Influence of radiation-damage evolution on lattice-location measurements for Yb and Au in iron

Abstract
The influence of radiation damage on the lattice location of heavy impurities (Yb and Au) implanted in iron is studied by channeling experiments. The nature of the impurity-radiation-damage interaction has been modified by annealing of room-temperature implanted samples or high-temperature implantation. The value of the corrected extinction ratio ε measured in several crystallographic directions on room-temperature implanted Yb and Au impurities cannot be interpreted uniquely in terms of different site populations.

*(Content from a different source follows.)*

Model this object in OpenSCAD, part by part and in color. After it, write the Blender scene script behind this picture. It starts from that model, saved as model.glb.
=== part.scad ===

The annealing- and implantation-temperature dependences of the ratio ε for Yb-implanted Fe are very different. Upon annealing, the value of ε is unchanged up to 450°C and then drops abruptly. In hot-implant experiments, the extinction ratio starts to fall at ∼150°C when vacancies become mobile. Vacancy-assisted diffusion is suggested to cause the changes of ε in both experiments. The temperature dependence of ε for the (100) plane is found to differ from that in other directions. This planar effect suggests that Yb impurities move preferentially in the (100) plane, which is the plane of vacancy loops in Fe. A quantitative analysis of these lattice-location results and of related hyperfine-interaction results is presented in a companion paper.